Harsh conditions, requiring Sri Lanka to adopt austerity measures (i.e. to repay loans before spending on anything else), worsened its debt issue, forcing the government to get another loan to pay off an existing one. To repay the loans and balance the fiscal budget, they had to cut spending by reducing the size of the public service and other programs. The result was a further decline in aggregate demand.
BRI is really a “win-win” platform
Contrary to the Western, particularly U.S., rhetorical nonsense, the BRI is really a brilliant platform for promoting economic growth for China and the participating nations. One can argue who benefits more, China or the recipient country, but the fact of the matter is both have benefited. Sri Lanka is a good example of the BRI's “win-win” narrative.
Sri Lankan Prime Minister Ranil Wickremesinghe visits a Chinese-funded 1.4-billion-U.S.-dollar reclamation project, January 2, 2018. /VCG Photo
The Sri Lankan government indeed attested that the BRI helped the economy. The Hambantota port was just sitting idle with no shipping traffic until the Chinese came. Today, Hambantota port is becoming a viable commercial port and attracting investment.
Further, China was not Sir Lanka's first choice as an investor, primarily because of external pressure particularly from India. However, few Western nations and India were unable or unwilling to invest in the country. To that end, China could be construed as a “friend in need is a friend indeed.”
The Sri Lanka narrative reflects that of the other participating countries. Spain, for example, attests that the BRI has helped its economy, albeit the ambassador to China, Rafael Dezcallar Mazarredo, complained about the Asian giant's trade practices.
Why should the EU join the BRI?
The EU does not have sufficient fiscal or monetary policy muscle to pull itself out of the economic hole that the financial crisis had dug. EU zone government debt to GDP was over 80 percent with some countries recording over 100 percent (i.e. Greece, Italy) as of third quarter of 2018, according to statista.com, resulting in limited fiscal policy effectiveness.
The EU also lacks monetary policy ammunition because the European Central Bank (ECB) is maintaining the benchmark lending rate at 0 percent until the middle of 2019 if not beyond due to trade conflicts, financial risk and other factors.
Then there is the “Trump effect,” in which the U.S. President Donald Trump imposed tariffs on EU steel and aluminum and automobiles/parts. The EU responded with a tit-for-tat, putting the trade relationship between the two sides in jeopardy. The trade conflict might worsen with Trump threatening to impose tariffs on 11 billion U.S. dollars of EU goods and services over what he called “illegal” subsidies to Airbus. The EU vows to retaliate if Trump follows through with the threat.

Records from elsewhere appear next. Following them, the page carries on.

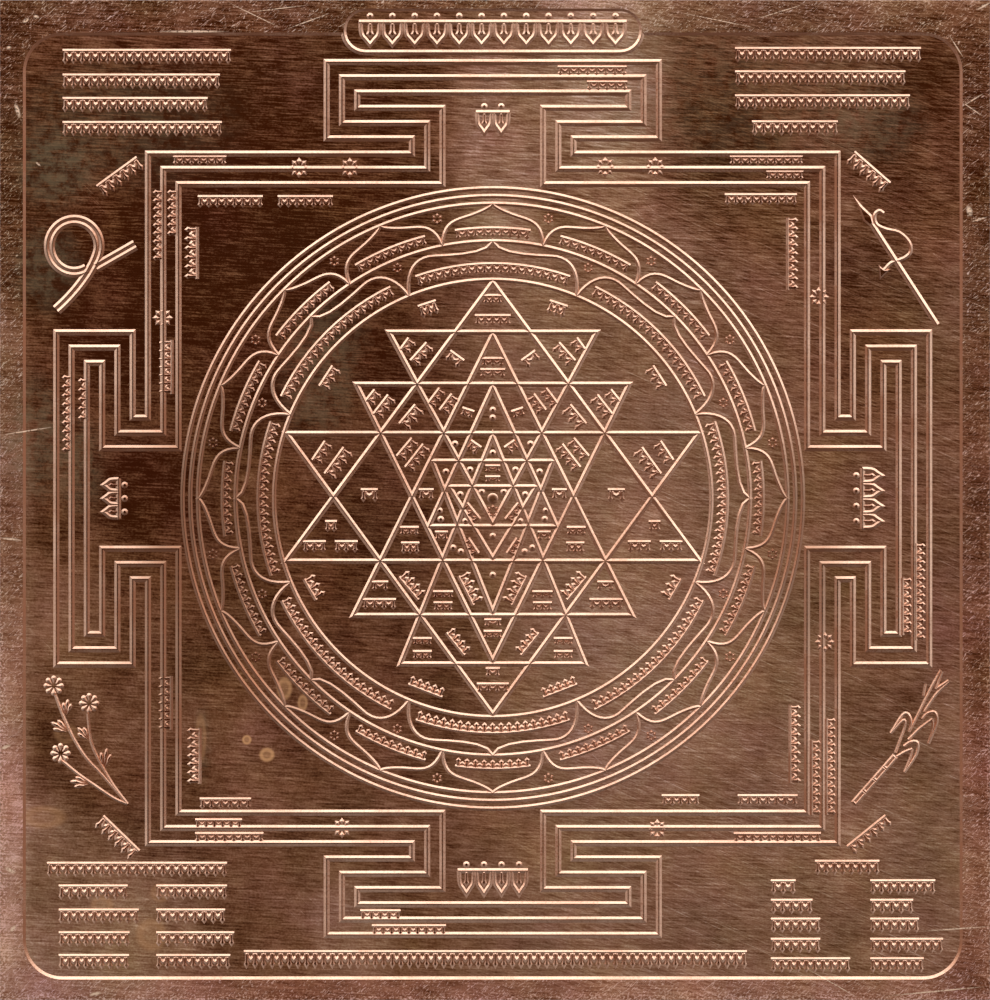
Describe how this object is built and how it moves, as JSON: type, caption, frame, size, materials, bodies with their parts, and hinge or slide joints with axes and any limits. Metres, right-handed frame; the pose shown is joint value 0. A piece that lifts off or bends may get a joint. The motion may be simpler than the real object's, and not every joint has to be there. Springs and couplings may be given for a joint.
{
  "type": "embossed yantra plate",
  "caption": "Flat square plate of struck copper sheet with a raised yantra: gated square, lotus rings and interlocked triangles in a sunk field.",
  "frame": {"origin": "middle of the underside of the plate", "axes": "+Z out of the struck face, which lies upward; +Y toward the top of the design, where the title panel is; +X to the right of the design"},
  "size_m": [0.1524, 0.1538, 0.0007],
  "materials": {
    "struck_copper": "copper sheet, brushed and darkened by tarnish, bright along the raised lines"
  },
  "bodies": {
    "root": {"yantra_plate": "struck_copper"}
  },
  "joints": []
}
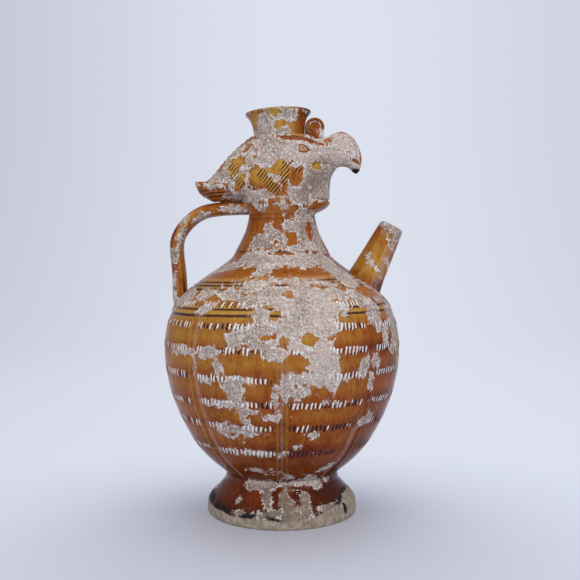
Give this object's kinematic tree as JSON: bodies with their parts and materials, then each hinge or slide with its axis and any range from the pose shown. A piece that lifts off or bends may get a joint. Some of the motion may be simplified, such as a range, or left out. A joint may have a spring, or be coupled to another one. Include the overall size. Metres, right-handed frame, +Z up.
{
  "type": "phoenix-head ewer",
  "caption": "Glazed ceramic ewer with a lobed body, splayed foot, phoenix head under a cup mouth, strap handle and short straight spout.",
  "frame": {"origin": "centre of the foot's base plane, on the vessel's throwing axis", "axes": "+Z up along the throwing axis, +X towards the beak and the spout, -X towards the handle"},
  "size_m": [0.227, 0.2236, 0.3815],
  "materials": {
    "amber_glaze": "glossy amber lead glaze, worn and encrusted in patches",
    "brown_glaze": "glossy red-brown glaze over a bare buff edge",
    "olive_glaze": "glossy olive-amber glaze, largely worn",
    "worn_glaze": "matt, degraded beige-grey glaze"
  },
  "bodies": {
    "root": {"foot": "brown_glaze", "lower_body": "amber_glaze", "shoulder": "amber_glaze", "neck": "amber_glaze", "head": "olive_glaze", "mouth_cup": "olive_glaze", "beak": "worn_glaze", "wattle": "worn_glaze", "plume": "amber_glaze", "crest_curl": "amber_glaze", "right_eye": "worn_glaze", "right_brow": "amber_glaze", "left_eye": "worn_glaze", "left_brow": "amber_glaze", "handle": "amber_glaze", "spout": "amber_glaze"}
  },
  "joints": []
}
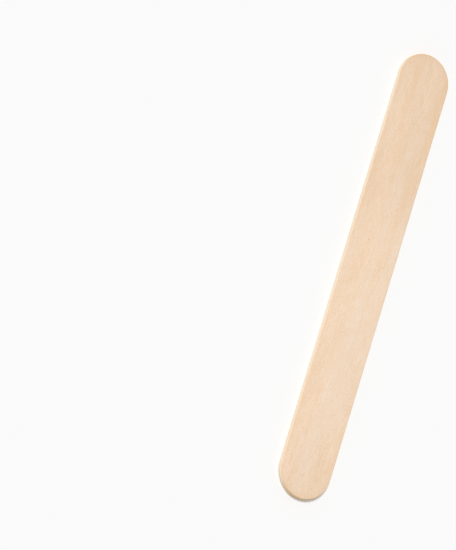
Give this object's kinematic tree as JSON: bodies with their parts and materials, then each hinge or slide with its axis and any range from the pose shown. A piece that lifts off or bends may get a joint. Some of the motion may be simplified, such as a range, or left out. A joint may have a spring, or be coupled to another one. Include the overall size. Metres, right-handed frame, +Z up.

Chinese construction workers head home after work on site at a new shopping mall called The Mall at One Galle Face which is part of the Chinese-managed Shangri-La retails and office complex in Colombo, Sri Lanka, November 20, 2018. /VCG Photo
Brexit, the UK leaving the EU stance, could add another headache to the supranational organization. Trade and investment relations could be a casualty.
Finally, in spite of the EU and U.S. pressure not to join, over 10 European countries have already done so, signing memorandum of understanding with China to join the BRI. Italy, Greece and Portugal openly declare that joining the Chinese initiative serves their national interests. Given the benefits that the BRI could offer, more European countries will likely join it.
Taking the debate to its logical conclusion, joining the BRI might be best if not the only avenue in pulling the EU out of its economic malaise. China is an increasingly affluent and huge market which could continue to buy massive quantities of EU products.